The people eat but few vegetables and, strangely enough, do not kill or eat game. They do no farming whatever. Their cooking is usually done in pots of burnt clay varying from eight to twenty inches in height. The larger pots are not placed over the fire, but at the side of it, and are turned around, now and then, in order that they may be evenly heated.
Much of my information about the Masai comes from Captain Sidney L. Hinde, who has had a long experience in Africa as an official, explorer, and lion hunter. He has written some books upon the Congo and other African countries, and knows much concerning this part of the world. My talk with Captain Hinde was at Mombasa, in a beautiful cottage overlooking the Indian Ocean. Upon the floors were skins of lions and leopards killed by Captain or Mrs. Hinde, and on the walls were the heads of giraffes, antelope, and gnus shot by her.
The Kavirondo wear little in town and less in the country. The tassel hanging from the waist at the back is the tribal mark of a married woman, while anklets of telephone wire are the style for both men and women.
By putting larger and larger objects in the lobes of their ears the natives stretch them into great loops of flesh, sometimes so long as to be tied under the chin to keep them from catching in going through the bush.

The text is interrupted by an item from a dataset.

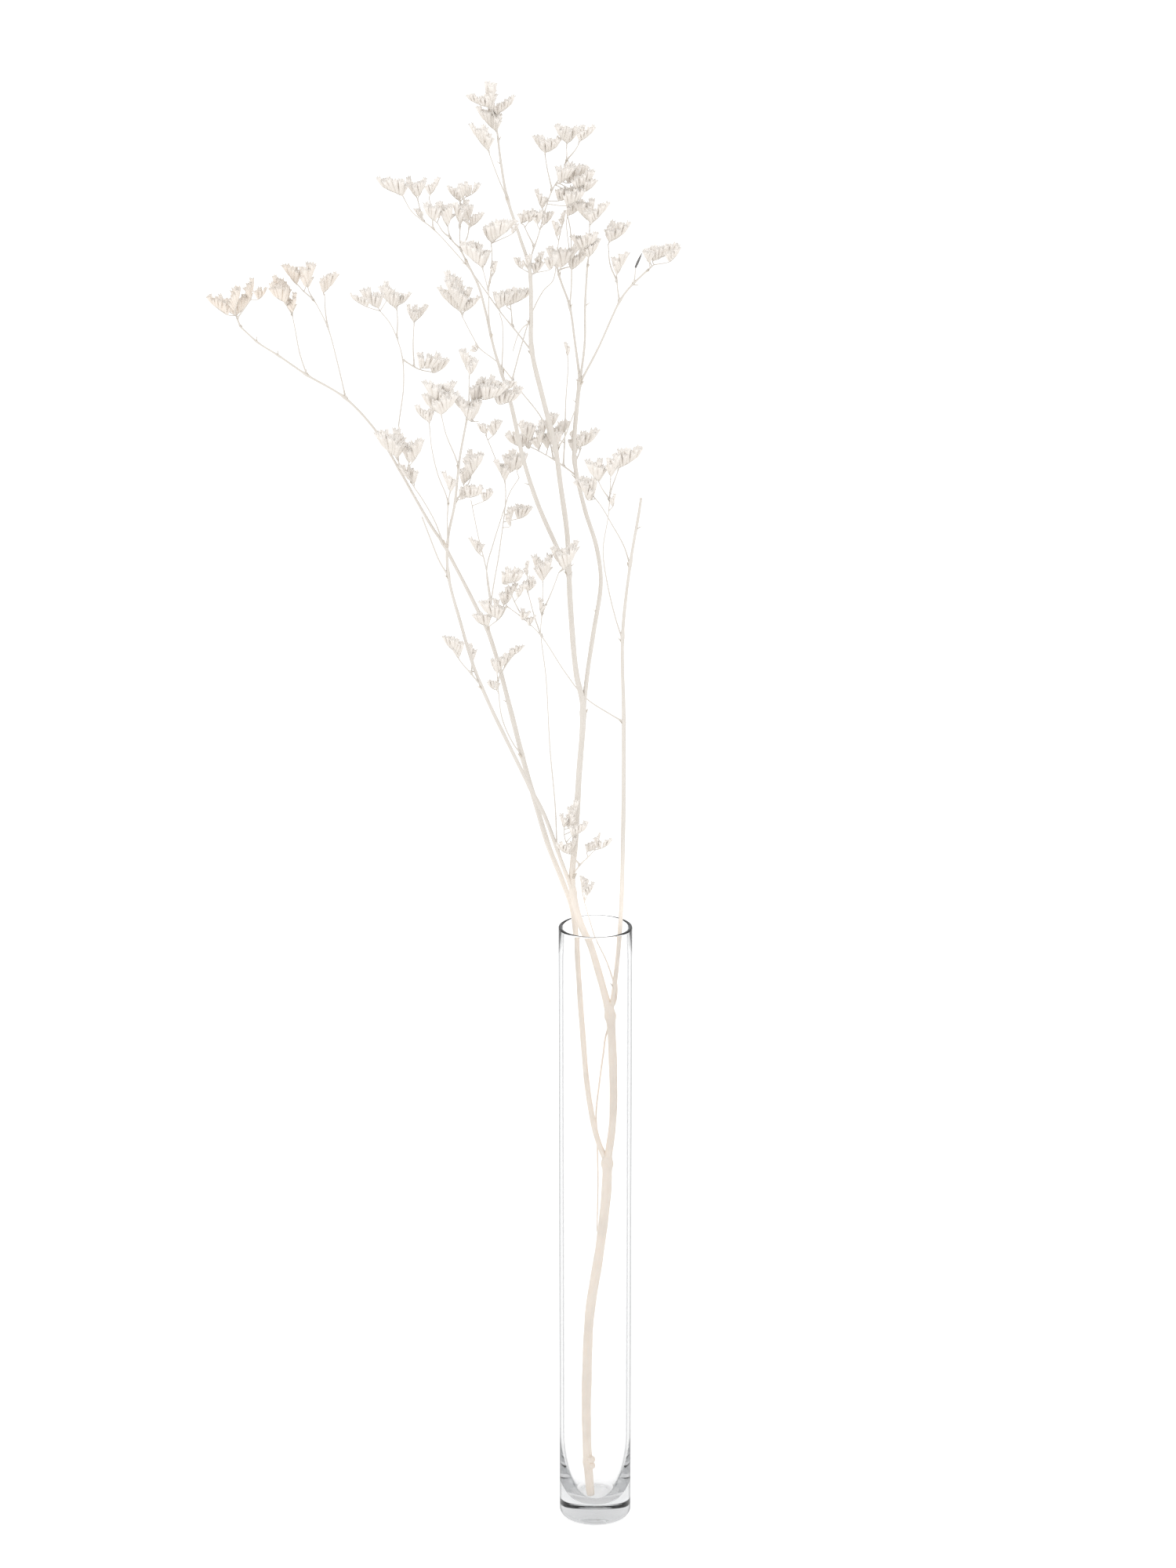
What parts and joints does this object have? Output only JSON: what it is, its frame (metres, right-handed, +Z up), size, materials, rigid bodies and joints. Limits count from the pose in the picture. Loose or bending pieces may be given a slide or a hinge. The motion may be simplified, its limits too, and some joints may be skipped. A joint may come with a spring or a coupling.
{
  "type": "dried statice in a glass vase",
  "caption": "Dried branch of statice with comb-like flower sprays, standing in a tall narrow clear glass vase.",
  "frame": {"origin": "centre of the vase's flat underside", "axes": "+Z up along the vase's axis, +X to the right and +Y away from the front, with the branch's long arm towards -X"},
  "size_m": [0.2512, 0.1251, 0.7986],
  "materials": {
    "glass": "clear, polished",
    "stem": "dry, matt, bleached bark",
    "floret": "dry, papery, matt"
  },
  "bodies": {
    "root": {"main_stem": "stem", "spray_arm": "floret", "spray_back_left": "floret", "spray_bend": "floret", "spray_between": "floret", "spray_big_fan": "floret", "spray_collar": "floret", "spray_crown": "floret", "spray_crown_left": "floret", "spray_crown_right": "floret", "spray_elbow": "floret", "spray_fan": "floret", "spray_far_high": "floret", "spray_far_low": "floret", "spray_far_tip": "floret", "spray_fork_left": "floret", "spray_fork_middle": "floret", "spray_fork_right": "floret", "spray_fork_twin": "floret", "spray_heart": "floret", "spray_inner": "floret", "spray_knuckle": "floret", "spray_left_high": "floret", "spray_left_low": "floret", "spray_left_twin": "floret", "spray_right_cross": "floret", "spray_right_low": "floret", "spray_shoulder": "floret", "spray_side_low": "floret", "spray_side_top": "floret", "spray_throat": "floret", "spray_veil": "floret", "vase": "glass"}
  },
  "joints": []
}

The evolution of a British colony and how John Bull assumes the white man’s burden can be read between the lines of my conversation with these people. Said Captain Hinde:
“When Mrs. Hinde and I first came into the province the country was in the same condition it had been in for ages. We found that it contained about a million people, who lived in little villages, each containing about ten huts or so. There were no great chiefs. Each village was independent and almost constantly at war with the neighbouring villages. The citizens of one settlement knew nothing of those of the other settlements about. A man dared not venture more than ten miles from his home, and he had little knowledge of the country outside that radius. There were no roads whatever excepting trails which wound this way and that over the land. The only meeting places were at the markets, which were held at fixed points on certain days of the week or month. It is a rule throughout Africa that warfare and fighting must be suspended on market days, and no one dares bring arms to a market or fight there. If he should engage in fighting and be killed, his relatives cannot claim blood money.
“When we took possession of the Kenya province we had to fight our way in. As soon as we had subdued the people, we made them work at making roads as a penalty for their insurrection. We connected all the villages by roadways and gave each town so much to take care of. As a result we now have in that province alone several hundred miles of good wagon roads each ten feet wide. We have also made it the law that all roads shall be treated in one respect like a market place. This means that no native can assault another while walking upon them and that all feuds must be buried when travelling over the highways. Many of these roads connect villages which were formerly at war with each other, and the result of the law is that they have become peaceful and the citizens can now pass safely from one town to another. They are really changing their natures and are going through a process of travel-education. As I have already said, five years ago they never left home. Now thousands of them go over our thoroughfares down to the seacoast, and we have something like eighteen hundred natives of Kenya here at Mombasa.”
The British have found the Masai such good cattlemen that they believe they can train them into good grooms for horses. Another feature of British dealings with the natives is the establishment of trading posts in the native reserves. Here the Africans are encouraged to set up little stores of their own. It is hoped that this will develop wants and help civilize the more backward groups, like the Masai, until they become as enterprising as the Bagandas and Kavirondos.